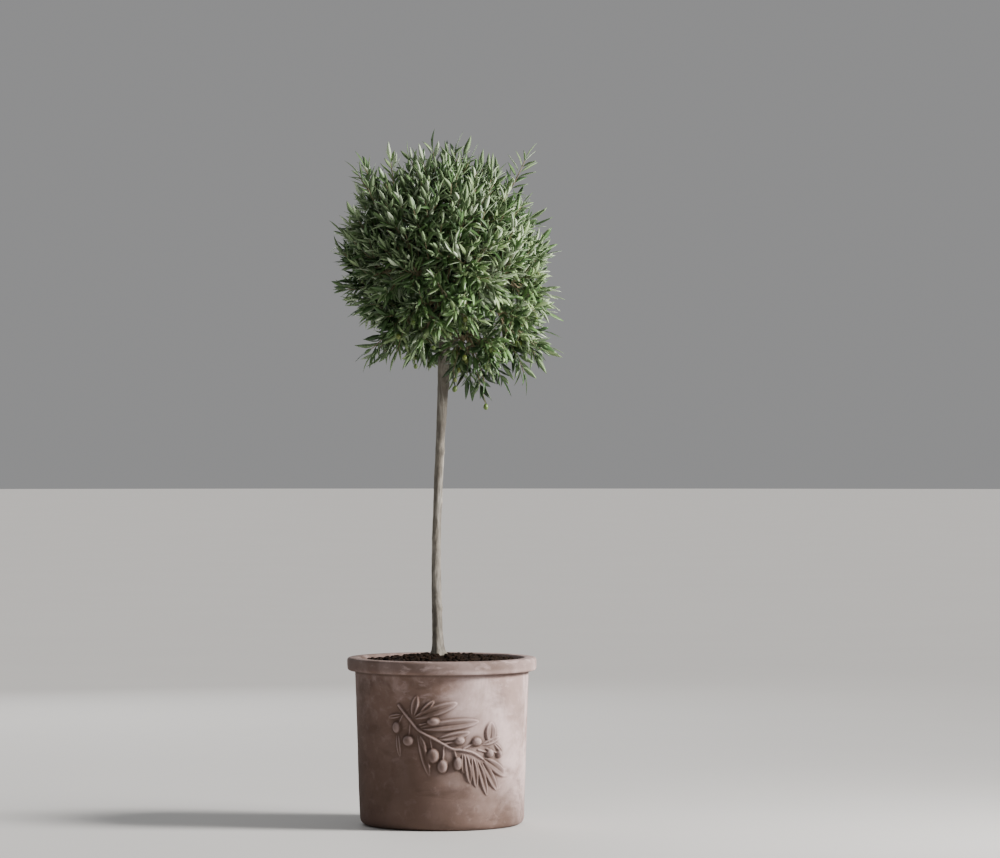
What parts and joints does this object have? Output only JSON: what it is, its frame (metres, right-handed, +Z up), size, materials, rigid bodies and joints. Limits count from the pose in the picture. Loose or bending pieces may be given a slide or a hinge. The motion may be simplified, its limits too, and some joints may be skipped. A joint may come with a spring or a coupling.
{
  "type": "potted olive tree",
  "caption": "Ball-headed olive standard on a slim bare trunk in a thick-rimmed clay pot with an olive-sprig relief.",
  "frame": {"origin": "centre of the pot's flat underside, on the floor", "axes": "+Z up along the pot's axis, -Y towards the side with the relief, +X to its right seen from the front"},
  "size_m": [0.6152, 0.5475, 1.797],
  "materials": {
    "clay": "unglazed, matte",
    "soil": "crumbly, matte",
    "bark": "rough",
    "foliage": "leathery leaves, satin"
  },
  "bodies": {
    "root": {"pot": "clay", "soil": "soil", "trunk": "bark", "bough_upper_right": "bark", "bough_upper_back_right": "bark", "bough_upper_back_left": "bark", "bough_upper_left": "bark", "bough_upper_front_left": "bark", "bough_upper_front_right": "bark", "bough_right": "bark", "bough_back_right": "bark", "bough_back_left": "bark", "bough_left": "bark", "bough_front_left": "bark", "bough_front_right": "bark", "bough_low_right": "bark", "bough_low_back_right": "bark", "bough_low_back_left": "bark", "bough_low_left": "bark", "bough_low_front": "bark", "bough_hanging": "bark", "foliage_top": "foliage", "foliage_upper_right": "foliage", "foliage_upper_back_right": "foliage", "foliage_upper_back_left": "foliage", "foliage_upper_left": "foliage", "foliage_upper_front_left": "foliage", "foliage_upper_front_right": "foliage", "foliage_right": "foliage", "foliage_back_right": "foliage", "foliage_back_left": "foliage", "foliage_left": "foliage", "foliage_front_left": "foliage", "foliage_front_right": "foliage", "foliage_low_right": "foliage", "foliage_low_back_right": "foliage", "foliage_low_back_left": "foliage", "foliage_low_left": "foliage", "foliage_low_front": "foliage", "foliage_hanging": "foliage"}
  },
  "joints": []
}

========================

▸ **Problem description**:
Return each line of the data exactly as written above.

▸ **Exercise response**:
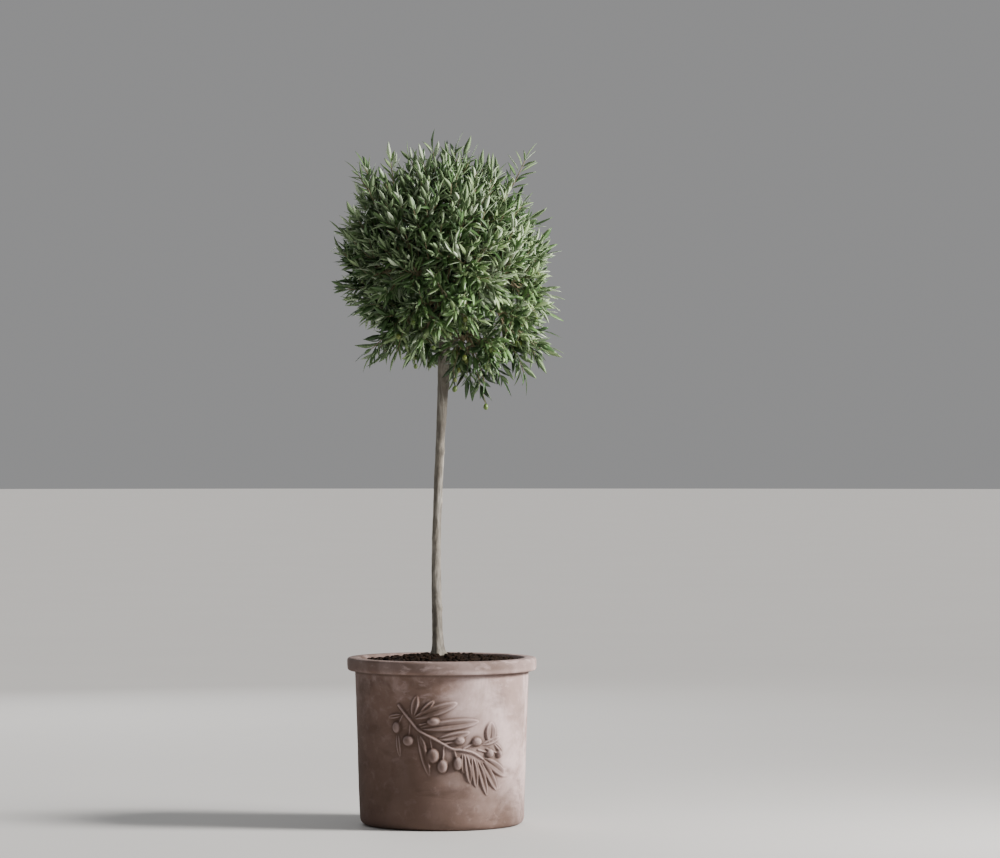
What parts and joints does this object have? Output only JSON: what it is, its frame (metres, right-handed, +Z up), size, materials, rigid bodies and joints. Limits count from the pose in the picture. Loose or bending pieces may be given a slide or a hinge. The motion may be simplified, its limits too, and some joints may be skipped. A joint may come with a spring or a coupling.
{
  "type": "potted olive tree",
  "caption": "Ball-headed olive standard on a slim bare trunk in a thick-rimmed clay pot with an olive-sprig relief.",
  "frame": {"origin": "centre of the pot's flat underside, on the floor", "axes": "+Z up along the pot's axis, -Y towards the side with the relief, +X to its right seen from the front"},
  "size_m": [0.6152, 0.5475, 1.797],
  "materials": {
    "clay": "unglazed, matte",
    "soil": "crumbly, matte",
    "bark": "rough",
    "foliage": "leathery leaves, satin"
  },
  "bodies": {
    "root": {"pot": "clay", "soil": "soil", "trunk": "bark", "bough_upper_right": "bark", "bough_upper_back_right": "bark", "bough_upper_back_left": "bark", "bough_upper_left": "bark", "bough_upper_front_left": "bark", "bough_upper_front_right": "bark", "bough_right": "bark", "bough_back_right": "bark", "bough_back_left": "bark", "bough_left": "bark", "bough_front_left": "bark", "bough_front_right": "bark", "bough_low_right": "bark", "bough_low_back_right": "bark", "bough_low_back_left": "bark", "bough_low_left": "bark", "bough_low_front": "bark", "bough_hanging": "bark", "foliage_top": "foliage", "foliage_upper_right": "foliage", "foliage_upper_back_right": "foliage", "foliage_upper_back_left": "foliage", "foliage_upper_left": "foliage", "foliage_upper_front_left": "foliage", "foliage_upper_front_right": "foliage", "foliage_right": "foliage", "foliage_back_right": "foliage", "foliage_back_left": "foliage", "foliage_left": "foliage", "foliage_front_left": "foliage", "foliage_front_right": "foliage", "foliage_low_right": "foliage", "foliage_low_back_right": "foliage", "foliage_low_back_left": "foliage", "foliage_low_left": "foliage", "foliage_low_front": "foliage", "foliage_hanging": "foliage"}
  },
  "joints": []
}